Which, frankly, is insane given there’s an option that will cost me 10 times less sitting in the Apple store already.
Upgrade #1: LaCie Mobile SSD
Here’s the thing that Apple won’t tell you when you’re specing out a new iMac – you don’t need a giant internal SSD drive.
For $449, the LaCie 2TB Mobile SSD drive is an external USB-C drive with more than enough space for all of your digital files. An Apple Store exclusive, it’s the only drive you should consider when looking to upgrade your iMac.
Because while you might need lots of space, you don’t need ridiculously speedy internal drives. Unless you’re editing large files, like video or graphics, you’re using a Lamborghini to deliver mail. Yes, it gets the job done, but there’s a lot of performance you’re just never going to use.
External drives like the LaCie Mobile SSD are perfect because they’re reliable, quiet, cool (literally and figuratively) and can last years longer than similarly-sized traditional hard drives (since they have no moving parts).
You’re going to want to hook up the drive to your Thunderbolt 3 or USB port and start copying over files right away, but if you want to use it as the home for your Photo Library, and you use iCloud, you’ll need to take an extra step first.
Reformat All the Things!
That’s right, the first thing you’re going to do with that shiny new hard drive is reformat it. Open Disk Utliity, erase your external LaCie drive, and reformat it as Mac OS Extended or AFPS (don’t use the case-sensitive options unless you know you need them). Otherwise, the Photos app can’t use it as the home for your system library.
So which do you pick? If you’re on a Mac that’s running El Capitan or earlier, then you can only choose Mac OS Extended. If you’ve at least made it to High Sierra (like me), then choose APFS. It’s an indexing option that’s made for solid state drives like the LaCie Mobile SSD.
Leap of Faith
Now comes the part where I tell you to blow away your Photo Library.
Not yet! Once the LaCie drive is ready, find your Photo Library in your user folder under Pictures. Copying it is as simple as dragging and dropping it from your internal drive to external storage.
You can do this next step on your new iMac or, if you’re like me and you want to use Photos while you wait for your new device to arrive, you can do this right away. To change the target of your Photos app, hold the Option key when you launch the app. Then select your recently-copied Photo Library on the external app.
The last step is to sync everything with iCloud Photos. Go to Settings > Preferences. Click the Use as System Photo Library button, then click the iCloud tab. Select that you want to sync your library with iCloud and that’s it! You can delete the old Photos Library off your iMac’s internal storage and get back some space!

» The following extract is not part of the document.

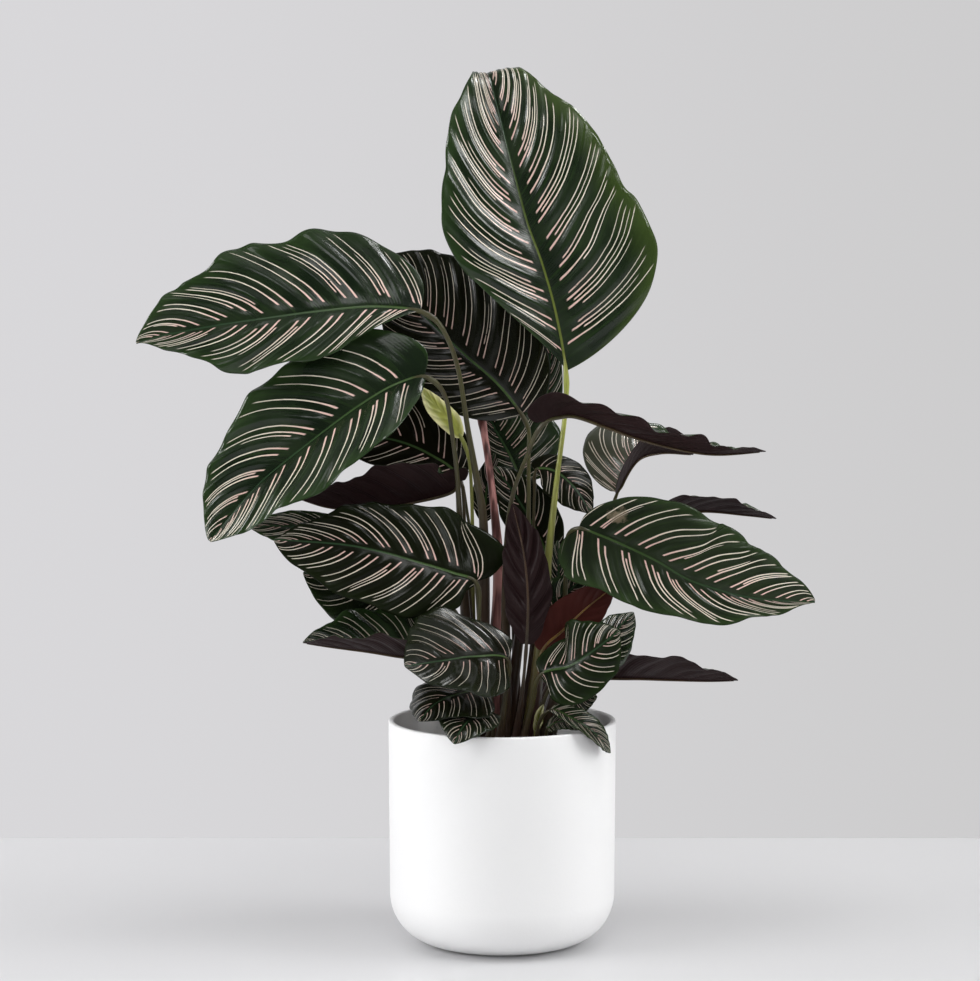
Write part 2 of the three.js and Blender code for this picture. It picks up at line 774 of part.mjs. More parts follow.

Incidentally, if you’re holding on to an old iPhoto Library, you’ll want to move that to the external drive as well. You’re not using it for anything except a lingering sense of security and it takes up a lot of room. We’ll talk more about how to get your pictures out of it in a future article.
But What About Time Machine?
Now that you’ve successfully transferred your Photo Library, you’ll want to keep it doubly-safe in Time Machine. But Time Machine doesn’t work with external drives, right?
Wrong! In Time Machine Settings, click the Options button. You’ll see your LaCie drive listed in the exclusions list. Select it and click the minus button to remove it from the list. Counter-intuitive, I know, but now, when Time Machine runs its next backup, it will include the external drive as well.
Is That It?
There’s a lot more for us to get rid of and transfer to the new drive. But some of these things require commands that I only want to do once I get the new iMac. As long as you have under 1TB of files and applications on your internal drive, you’re ready.